Design thinking for redesign ideas for incremental innovation
We should practice redesign by leveraging the design thinking approach as much as possible. Design economics seriously depends on customer preferences, which often creates uncertainty in making design decisions. To overcome customer preferences’ uncertainty, the various stages of design thinking should be understood as different modes, which contribute to the entire redesign process. The ultimate goal throughout is to derive as deep an understanding of the product and its users as possible. Here is a 5-stage iterative process of design thinking proposed by Stanford University’s d.School. It begins with Empathy—researching your users’ needs. It’s followed by stating users’ needs and problems. The next step is to Ideate—challenge assumptions and create ideas. Upon getting ideas, we proceed to Prototype—start to create solutions. The final step is Test—try your solutions out.
The value proposition for redesign ideas for incremental innovation
At each iteration of the redesign, the purpose is to improve the quality and reduce the cost incrementally. Such redesign exercise could be part of sustaining as well as efficiency (or process) innovation strategy. In the language of Dr. Jim Collins, making a Good product Great could be a journey of incremental innovation. The progress is through a series of stepwise improvements. The redesign also offers tools to foster an organization’s ability to systematically create and capture “blue oceans”— offering value innovation through the simultaneous pursuit of differentiation and low cost. The redesigning exercise aids in eliminating the trade-off between differentiation and low cost within a company. For sustaining a product in a competitive Market Economy, this redesign capability is vital for meeting the demand of successive better versions, preferable at a lower cost. Some of the redesign strategic options are explained below.
Replace mechanical parts with electronics
Mechanical parts have many limitations, which could be addressed with electronic ones. For example, usually, mechanical parts require large space and also consume more energy than electronic parts. They affect many economic parameters starting from cost, quality, and scale advantage. To take advantage of it, over the last 70 years, more or less all-major industrial products have been going through the process of replacement of mechanical ones by electronic components. Starting from a TV tuner, the keyboard of a mobile phone handset to the speed regulator of an electric fan, there have been countless examples.

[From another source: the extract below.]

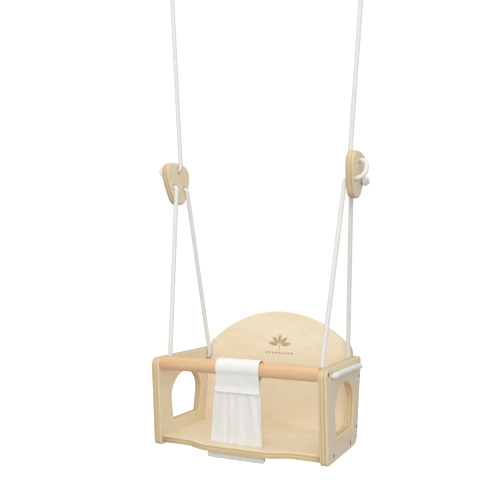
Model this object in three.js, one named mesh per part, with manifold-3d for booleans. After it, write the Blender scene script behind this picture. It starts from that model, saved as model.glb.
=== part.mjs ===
// A wooden toddler bucket swing: a plywood seat box with a beech front bar and a cotton crotch
// strap, hung on two ropes. Each rope runs from a steel ring down through a three-hole adjuster
// plate, forms two legs, and passes through the side panel. Millimetres, +Z up, front is -Y.
// The origin is the hanging point, midway between the centres of the two rings.
import * as THREE from 'three';
import { mergeVertices } from 'three/addons/utils/BufferGeometryUtils.js';
import Module from 'manifold-3d';

const wasm = await Module();
wasm.setup();

// ---- driving dimensions -------------------------------------------------------------------
const GAP = 0.3;                 // clearance between pieces that touch
const BOX_WIDTH = 400;           // over the side panels
const PANEL_THICKNESS = 18;
const PANEL_HEIGHT = 192;
const PANEL_FRONT_TOP = -128;    // the panel's four corners, front to back
const PANEL_FRONT_BOTTOM = -111;
const PANEL_REAR_TOP = 128;
const PANEL_REAR_BOTTOM = 96;
const BOX_SHIFT = -5;            // the ropes hang 5 mm behind the middle of the panel's top edge
const EASE = 2;                  // eased edges of every board
const WINDOW_FOOT = 46;          // the window: an arch on a slightly leaning base
const WINDOW_SPRING = 100;
const WINDOW_HALF = 67;
const WINDOW_RISE = 50;
const WINDOW_FOOT_FRONT = -57;
const WINDOW_FOOT_REAR = 59;
const BOARD = 15;                // thickness of seat board and back panel
const SEAT_TOP = 20;
const SEAT_FRONT = -104;
const SEAT_BULGE = 21;           // how far the middle of the front edge stands forward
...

One of the examples has been replacing mechanical relays with photo relays. Relays are essential in designs where a high current is needed to power a certain part of a design. The Dilemma could be in choosing the type of relay: contact relays (mechanical) or contactless relays (semiconductors). Often contactless relays are photo relays, as they are activated with LED. As opposed to mechanical switch in contact relays, photo relays change the state of the switch through LED’s light that drives the MOSFET gate.
Reduce the number of parts: a key area for generating redesign ideas for incremental innovation
The reduction of component count has multidimensional benefits. On the one hand, it reduces space and assembling costs. On the other hand, it also reduces space requirements and energy needs. The major redesign efforts of electronics products have focused on integrating multiple discrete components into a single one. Such redesign progress has been making many gadgets like mobile handsets and appliances like TVs more capable, and more importantly, lighter as well as cheaper. The integration of discrete electronic components into a single chip has been the driver of the improvement of virtually all electronic products. The repeated application of this design option has resulted in LSI and VLSI chips. Replacing a printed circuit board (PCB) full of discrete parts with an application-specific integrated circuit (ASIC) has always been an excellent way to reduce system size and production costs.

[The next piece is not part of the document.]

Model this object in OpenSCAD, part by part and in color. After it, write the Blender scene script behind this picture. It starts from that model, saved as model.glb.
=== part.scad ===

Replace the role of hardware components with software
Once the hardware components’ roles are replaced with software, the cost of making each copy of the software application to replicate the product is virtually zero. Moreover, as the software component does not wear or tear, the product’s reliability does not suffer from the aging of software components. The cost of developing software to replace mechanical or electronic components is often high, but once developed, due to high scale advantage, eventual cost per unit will likely be lower, provided a sufficient number of the product is produced. Moreover, the software also offers a scope advantage; once the core asset is developed, the marginal cost of developing each component decreases substantially.

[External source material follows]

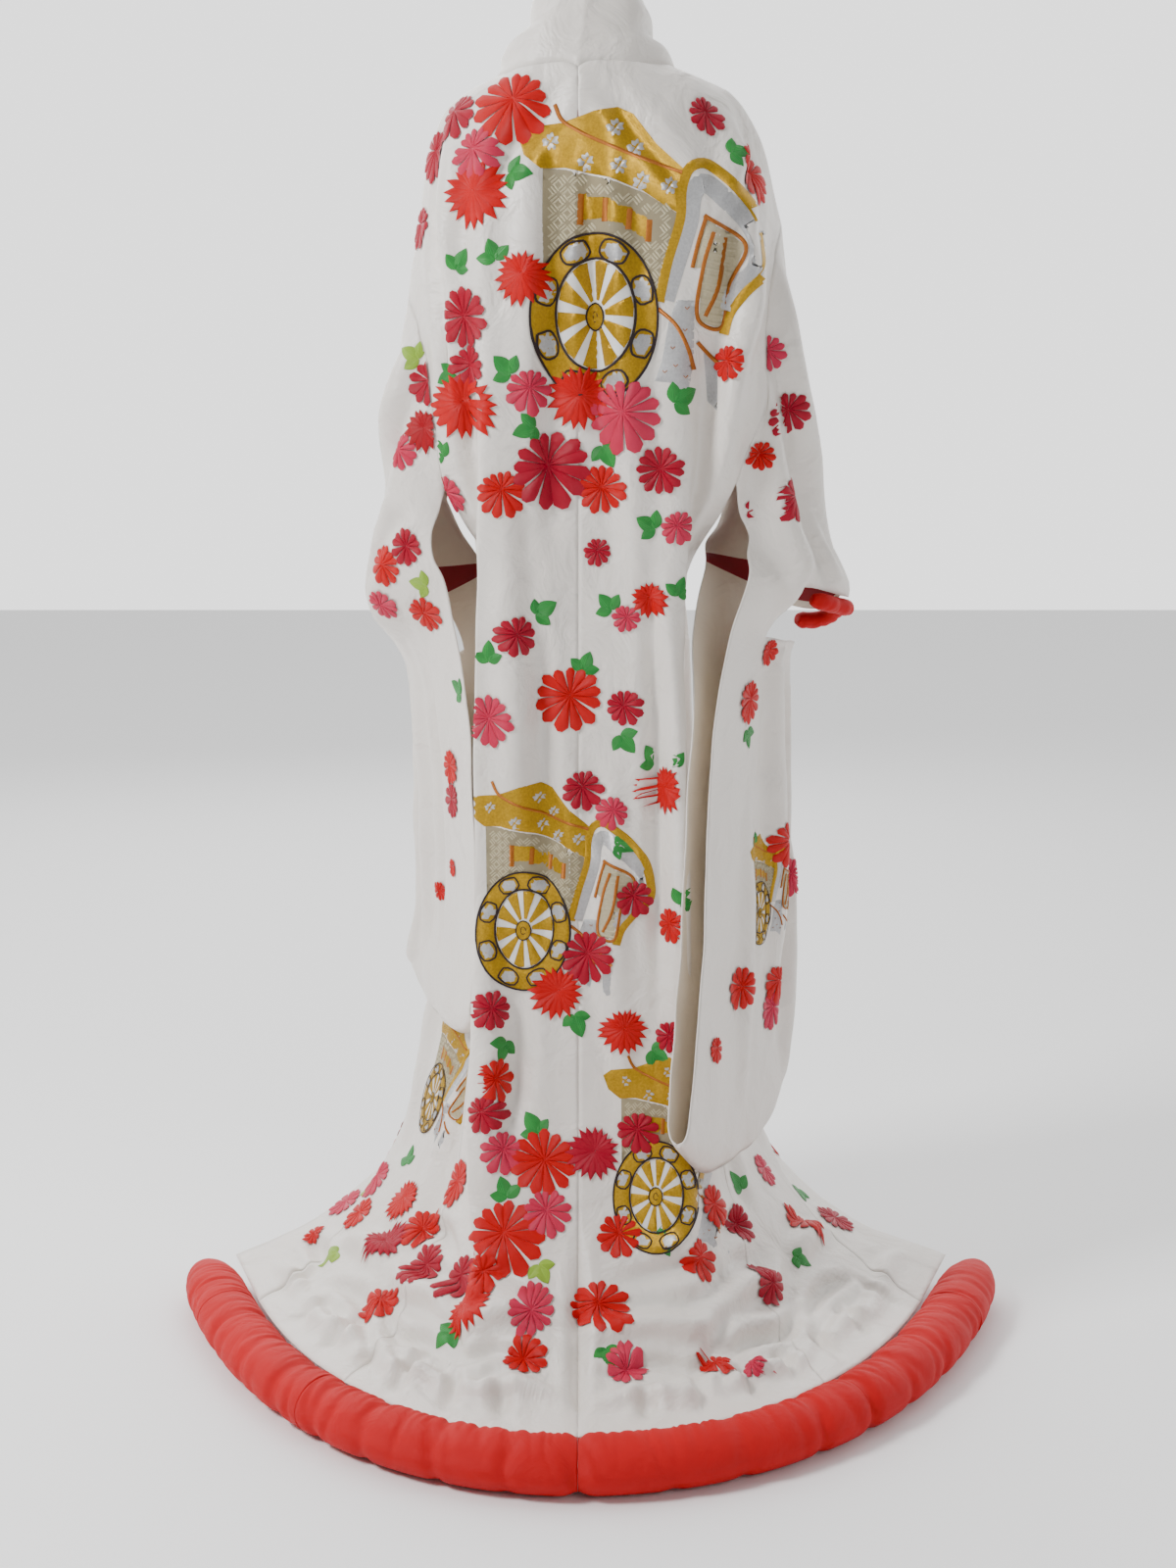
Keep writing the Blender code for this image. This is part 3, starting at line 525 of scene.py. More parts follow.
outward = shared_outward()

# Creases: panel, half width and height in millimetres, and the line each one follows as
# (key row, key column) points. Troughs are negative. Body rows count from the back hem over the shoulder.
CREASES = (
    # The column of the back, uneven lengthwise folds.
    ("body_right", 14, 9.5, ((12.6, 0.30), (11.5, 0.34), (10.2, 0.42), (9.0, 0.46))),
    ("body_right", 10, -7.1, ((12.2, 0.12), (11.0, 0.16), (10.0, 0.20))),
    ("body_right", 13, 14.2, ((9.2, 0.72), (8.0, 0.78), (7.0, 0.80), (6.0, 0.80), (5.0, 0.78), (4.0, 0.74))),
    ("body_right", 10, -11.9, ((9.0, 0.58), (8.0, 0.62), (7.0, 0.64), (6.0, 0.64), (5.2, 0.62))),
    ("body_right", 14, 8.2, ((7.6, 0.30), (6.6, 0.26), (5.4, 0.28), (4.2, 0.34))),
    ("body_left", 14, 8.2, ((12.8, 0.55), (11.8, 0.50), (10.6, 0.52))),
    ("body_left", 11, -7.1, ((11.6, 0.28), (10.4, 0.25), (9.4, 0.22))),
    ("body_left", 14, 9.5, ((9.6, 0.62), (8.6, 0.55), (7.5, 0.52), (6.5, 0.55))),
    ("body_left", 11, -8.2, ((8.8, 0.32), (7.8, 0.28), (6.6, 0.25), (5.6, 0.28))),
    ("body_left", 15, 11.9, ((6.2, 0.80), (5.2, 0.76), (4.2, 0.72), (3.4, 0.70))),
    ("body_left", 12, -9.5, ((5.4, 0.45), (4.5, 0.46), (3.7, 0.50))),
    # Under the neck, and over the shoulders.
    ("body_left", 12, -6.6, ((12.9, 0.20), (12.6, 0.60), (12.3, 1.20))),
    ("body_right", 12, -6.6, ((12.9, 0.25), (12.55, 0.70), (12.3, 1.30))),
    ("body_left", 14, 8.2, ((14.0, 1.6), (13.0, 2.2), (12.2, 2.6))),
    ("body_left", 11, -9.5, ((13.6, 2.6), (12.6, 2.9), (11.6, 3.0), (10.8, 3.1))),
    ("body_right", 16, 11.9, ((14.2, 1.8), (13.2, 2.4), (12.4, 2.8), (11.6, 3.1))),
    ("body_right", 11, -11.9, ((13.8, 2.9), (12.9, 2.7), (12.0, 2.45), (11.2, 2.3))),
    ("body_right", 13, 11.9, ((13.0, 3.5), (12.0, 3.2), (11.2, 2.9), (10.4, 2.9))),
    # The front: long folds on each side, less regular towards the hem.
    ("body_left", 14, 11.9, ((18.4, 1.2), (20.0, 1.3), (22.0, 1.4), (24.0, 1.6), (25.6, 1.7))),
    ("body_left", 12, -10.6, ((19.4, 2.2), (21.0, 2.3), (23.0, 2.4), (25.0, 2.5), (26.8, 2.6))),
    ("body_left", 18, 11.9, ((22.8, 0.6), (24.2, 0.5), (25.6, 0.6), (27.0, 0.7))),
    ("body_left", 15, -14.2, ((24.6, 3.2), (25.8, 3.2), (27.0, 3.3), (28.0, 3.3))),
    ("body_right", 14, 11.9, ((18.0, 1.0), (19.6, 1.2), (21.6, 1.2), (23.4, 1.4), (25.0, 1.4))),
    ("body_right", 12, -10.6, ((19.8, 2.0), (21.8, 2.1), (23.8, 2.2), (25.8, 2.3))),
    ("body_right", 18, 13.0, ((23.0, 0.4), (24.6, 0.6), (26.0, 0.5), (27.2, 0.6))),
    ("body_right", 15, -14.2, ((24.8, 3.0), (26.0, 3.1), (27.4, 3.1))),
    # The hanging sleeves: long folds down the bag, sagging ones under the arm.
    ("sleeve_left", 13, 9.5, ((4.6, 0.30), (5.6, 0.28), (6.8, 0.27), (8.0, 0.30), (8.8, 0.31))),
    ("sleeve_left", 10, -9.5, ((5.0, 0.18), (6.0, 0.17), (7.2, 0.16), (8.6, 0.18))),
    ("sleeve_left", 12, 8.2, ((6.0, 0.40), (7.4, 0.41), (9.0, 0.40), (9.6, 0.40))),
    ("sleeve_left", 11, -9.5, ((0.6, 0.20), (1.6, 0.30), (2.4, 0.38), (3.2, 0.42))),
    ("sleeve_left", 13, 10.6, ((0.3, 0.30), (1.4, 0.40), (2.6, 0.47))),
    ("sleeve_left", 10, -8.2, ((2.6, 0.14), (3.2, 0.26), (3.8, 0.36))),
    ("sleeve_left", 13, 9.5, ((4.8, 0.68), (6.0, 0.70), (7.6, 0.72), (8.8, 0.70))),
    ("sleeve_left", 10, -9.5, ((5.4, 0.82), (6.8, 0.83), (8.4, 0.82))),
    ("sleeve_right", 15, 14.2, ((0.4, 0.16), (1.4, 0.15), (2.6, 0.14), (3.6, 0.16), (4.4, 0.14))),
    ("sleeve_right", 12, -14.2, ((0.6, 0.24), (1.8, 0.26), (2.8, 0.28), (3.8, 0.26))),
    ("sleeve_right", 14, 11.9, ((0.2, 0.34), (1.2, 0.38), (2.2, 0.44), (3.2, 0.46))),
    ("sleeve_right", 11, -10.6, ((1.8, 0.36), (2.8, 0.39), (3.7, 0.40))),
    ("sleeve_right", 14, 11.9, ((4.4, 0.24), (5.4, 0.25), (6.6, 0.27), (7.8, 0.28), (8.8, 0.28))),
    ("sleeve_right", 11, -11.9, ((4.8, 0.34), (6.0, 0.36), (7.4, 0.36), (8.6, 0.34))),
    ("sleeve_right", 12, 8.2, ((6.8, 0.14), (8.0, 0.15), (9.2, 0.16))),
    ("sleeve_right", 13, 9.5, ((7.4, 0.42), (8.6, 0.42), (9.6, 0.41))),
    ("sleeve_right", 14, 11.9, ((4.8, 0.72), (6.2, 0.70), (7.8, 0.71), (9.0, 0.72))),
    ("sleeve_right", 11, -11.9, ((5.2, 0.84), (6.6, 0.83), (8.2, 0.84))),
    # The collar: the fold where it turns at the back of the neck, and its slack.
    ("collar", 9, -7.1, ((6.2, 0.75), (7.2, 0.68), (8.0, 0.72), (9.0, 0.60), (10.0, 0.66), (11.0, 0.55))),
    ("collar", 8, 6.0, ((6.8, 0.40), (7.8, 0.34), (8.8, 0.38))),
    ("collar", 9, -8.2, ((10.6, 0.36), (11.6, 0.48), (12.6, 0.56))),
)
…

The availability of low-cost microcontrollers, sensors, and displays has opened a significant opportunity for pursuing this redesign strategy. For this reason, the density of software in major industrial products starting from automobiles to microwave ovens has been increasing. Among many benefits, both the assembling and recycling cost of software is zero.
Delegate roles from human to machine, in both using and making
Human beings have a never-ending desire to reduce involvement in using industrial products. For this reason, redesigning products with a reduced human role in operating them increases the Utility. Often, such progress also reduces the cost, both producing and operating as well. For example, the redesign of the TV with remote control features has reduced the human role in operating TVs, increasing the perceived utility and the cost. Similarly, the human role in operating other commonly used industrial products such as automobiles and washing machines is being continually reduced. Over the last 50 years, from adaptive cruise control to motor-driven window glass winding, several features are either being added or updated in automobiles to increase the perceived value. This trend has been continuing to develop autonomous driving capacity.
In order to reduce the human role while increasing the perceived utility, contemporary design thinking plays a vital role in redesigning products. Re-framing the human-machine interface in human-centric ways appears to be extremely useful in reducing the human role while increasing its utility. Design Thinking methods in redesigning products will reduce the human role and increase perceived utility simultaneously.
Redesign for reducing energy, space, and material need
Often high-energy consumption leads to higher wastage. Such wastage not only increases energy bills but also requires additional costs for air-conditioning. The redesign should focus on energy and material need to make the product better and cheaper. Such a redesign effort will also make the product compact. The use of efficient components as a replacement for existing ones could be an option. For example, replacing fluorescent or incandescent lamps with LED bulbs within cars, refrigerators, or light fixtures will lower energy costs.
Redesign ideas for incremental innovation do not demand the creative spark of genius. Often systematic approaches to technology monitoring, forecasting, and idea generation appear to be sufficient. But its implication of sustaining the innovation and expanding the market is enormous. Often such a vital opportunity, as well as necessity, is overlooked in profiting from ideas. Hence, we should have a focused strategy for leveraging redesign ideas for incremental innovation.